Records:
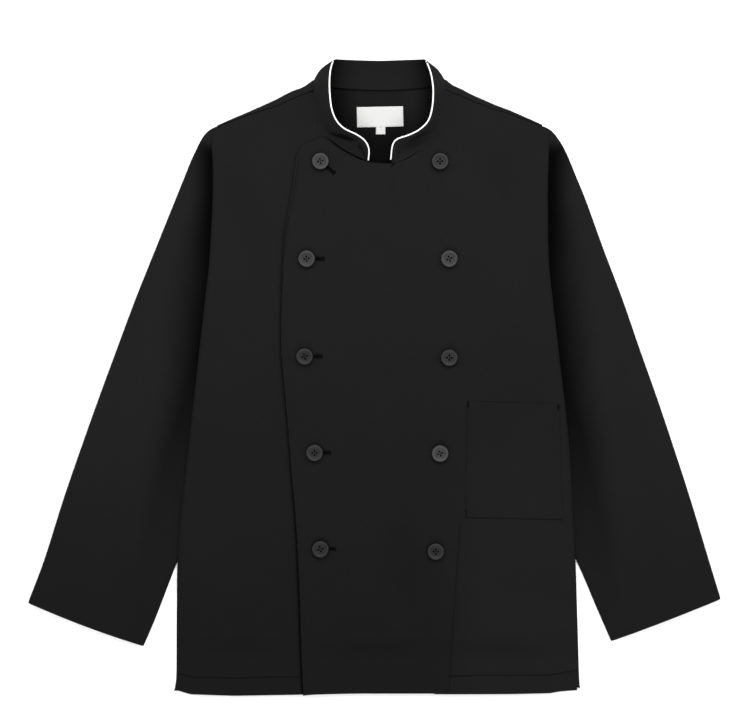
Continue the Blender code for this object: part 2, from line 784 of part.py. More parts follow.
def main():
    """Builds the jacket."""
    clear_scene()
    materials = {name: make_material(name) for name in COLOURS}
    cloth = materials["black_twill"]
    make_back(cloth)
    upper_front = make_fronts(cloth)
    make_sleeves(cloth)
    make_collar(cloth, materials["white_piping"])
    slab("patch_pocket", (POCKET_BOTTOM, POCKET_TOP), upper_front_top, CLOTH, cloth, 6)
    satin = materials["label_satin"]
    slab("main_label", rectangle(LABEL_CENTRE, LABEL_SIZE), back_inside, LABEL_THICKNESS, satin, 2)
    slab("size_tab", rectangle(TAB_CENTRE, TAB_SIZE), back_inside, LABEL_THICKNESS, satin, 1)
    make_buttons(materials["dark_button"], materials["black_thread"], upper_front)


main()
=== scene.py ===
"""Looks of the chef jacket that lies flat with its front up.

Each cut piece is a thin shell of cloth over the form of its solid, with its hem or
facing turned in, and its own creases. Metres, +Z up, the collar towards +Y. Left and
right in names are the wearer's, so left stands at +X.
"""
import math

import bmesh
import bpy
import numpy as np
from bpy.props import FloatProperty, FloatVectorProperty, PointerProperty
from mathutils import Matrix, Vector


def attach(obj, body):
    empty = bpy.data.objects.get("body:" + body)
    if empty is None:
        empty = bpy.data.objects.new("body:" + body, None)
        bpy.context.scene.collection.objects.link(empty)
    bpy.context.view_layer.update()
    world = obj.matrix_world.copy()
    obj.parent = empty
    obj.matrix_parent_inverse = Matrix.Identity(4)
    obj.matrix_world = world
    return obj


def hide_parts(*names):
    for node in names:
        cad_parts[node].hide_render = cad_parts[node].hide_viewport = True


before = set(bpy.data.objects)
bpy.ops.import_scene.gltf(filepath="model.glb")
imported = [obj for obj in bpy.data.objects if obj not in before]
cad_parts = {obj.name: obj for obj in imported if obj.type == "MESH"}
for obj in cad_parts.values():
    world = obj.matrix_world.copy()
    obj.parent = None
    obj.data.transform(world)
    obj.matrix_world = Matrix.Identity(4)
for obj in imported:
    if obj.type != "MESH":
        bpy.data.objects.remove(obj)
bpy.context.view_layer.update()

bl_info = {
    "name": "Chef Jacket",
    "version": (1, 0, 0),
    "blender": (4, 5, 0),
    "location": "View3D > Sidebar > Jacket",
    "description": "Builds the cloth, trimmings and stage of a chef jacket laid flat",
    "category": "Add Mesh",
}

# Layers: the solids' walls are thicker than the cloth that is shown on them
SOLID_WALL = 0.0012       # thickness of a layer of the solids
SEAM_GAP = 0.0003         # air between pieces that touch
LOFT = 0.0016             # air left between the front and the back
WALL = 0.0008             # thickness of the cloth shown
TURN = 0.00085            # radius at which cloth is turned back on itself
OVERLAP_LIFT = 0.0016     # how much the overlap's edge stands off near the hem
UPPER_STEP = 0.0020       # what the upper front and its facing add to the height
FACING_STEP = 0.0004      # how much of it shows past the facing's inner edge
POCKET_STEP = 0.0008      # what the pocket adds
MERGE = 0.00002           # points closer than this are one point
PITCH = 0.0045            # usual width of a cell of cloth
SOFT_EDGE = 0.0004        # cells this narrow round off an open edge

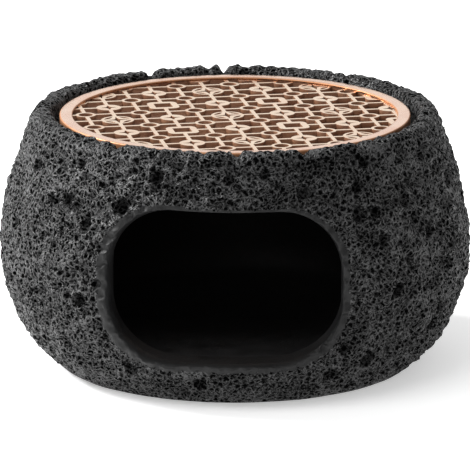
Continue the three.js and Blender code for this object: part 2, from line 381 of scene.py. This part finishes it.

▶ [Aim]: Print the whole listing again, exactly.

▶ [Output below]:
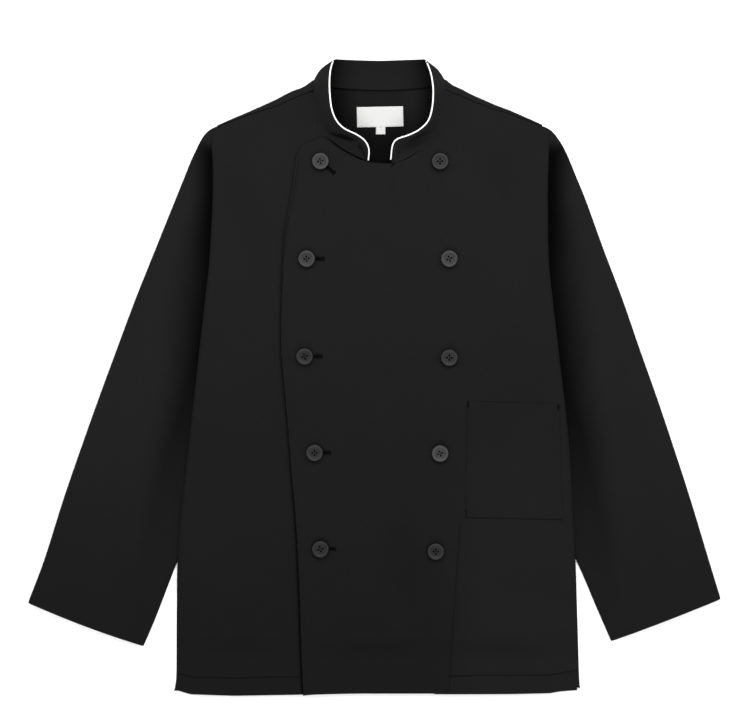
Continue the Blender code for this object: part 2, from line 784 of part.py. More parts follow.
def main():
    """Builds the jacket."""
    clear_scene()
    materials = {name: make_material(name) for name in COLOURS}
    cloth = materials["black_twill"]
    make_back(cloth)
    upper_front = make_fronts(cloth)
    make_sleeves(cloth)
    make_collar(cloth, materials["white_piping"])
    slab("patch_pocket", (POCKET_BOTTOM, POCKET_TOP), upper_front_top, CLOTH, cloth, 6)
    satin = materials["label_satin"]
    slab("main_label", rectangle(LABEL_CENTRE, LABEL_SIZE), back_inside, LABEL_THICKNESS, satin, 2)
    slab("size_tab", rectangle(TAB_CENTRE, TAB_SIZE), back_inside, LABEL_THICKNESS, satin, 1)
    make_buttons(materials["dark_button"], materials["black_thread"], upper_front)


main()
=== scene.py ===
"""Looks of the chef jacket that lies flat with its front up.

Each cut piece is a thin shell of cloth over the form of its solid, with its hem or
facing turned in, and its own creases. Metres, +Z up, the collar towards +Y. Left and
right in names are the wearer's, so left stands at +X.
"""
import math

import bmesh
import bpy
import numpy as np
from bpy.props import FloatProperty, FloatVectorProperty, PointerProperty
from mathutils import Matrix, Vector


def attach(obj, body):
    empty = bpy.data.objects.get("body:" + body)
    if empty is None:
        empty = bpy.data.objects.new("body:" + body, None)
        bpy.context.scene.collection.objects.link(empty)
    bpy.context.view_layer.update()
    world = obj.matrix_world.copy()
    obj.parent = empty
    obj.matrix_parent_inverse = Matrix.Identity(4)
    obj.matrix_world = world
    return obj


def hide_parts(*names):
    for node in names:
        cad_parts[node].hide_render = cad_parts[node].hide_viewport = True


before = set(bpy.data.objects)
bpy.ops.import_scene.gltf(filepath="model.glb")
imported = [obj for obj in bpy.data.objects if obj not in before]
cad_parts = {obj.name: obj for obj in imported if obj.type == "MESH"}
for obj in cad_parts.values():
    world = obj.matrix_world.copy()
    obj.parent = None
    obj.data.transform(world)
    obj.matrix_world = Matrix.Identity(4)
for obj in imported:
    if obj.type != "MESH":
        bpy.data.objects.remove(obj)
bpy.context.view_layer.update()

bl_info = {
    "name": "Chef Jacket",
    "version": (1, 0, 0),
    "blender": (4, 5, 0),
    "location": "View3D > Sidebar > Jacket",
    "description": "Builds the cloth, trimmings and stage of a chef jacket laid flat",
    "category": "Add Mesh",
}

# Layers: the solids' walls are thicker than the cloth that is shown on them
SOLID_WALL = 0.0012       # thickness of a layer of the solids
SEAM_GAP = 0.0003         # air between pieces that touch
LOFT = 0.0016             # air left between the front and the back
WALL = 0.0008             # thickness of the cloth shown
TURN = 0.00085            # radius at which cloth is turned back on itself
OVERLAP_LIFT = 0.0016     # how much the overlap's edge stands off near the hem
UPPER_STEP = 0.0020       # what the upper front and its facing add to the height
FACING_STEP = 0.0004      # how much of it shows past the facing's inner edge
POCKET_STEP = 0.0008      # what the pocket adds
MERGE = 0.00002           # points closer than this are one point
PITCH = 0.0045            # usual width of a cell of cloth
SOFT_EDGE = 0.0004        # cells this narrow round off an open edge

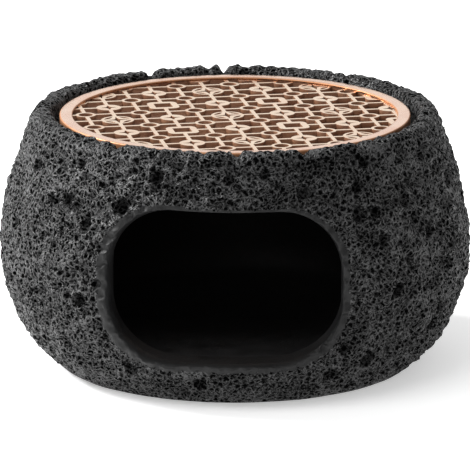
Continue the three.js and Blender code for this object: part 2, from line 381 of scene.py. This part finishes it.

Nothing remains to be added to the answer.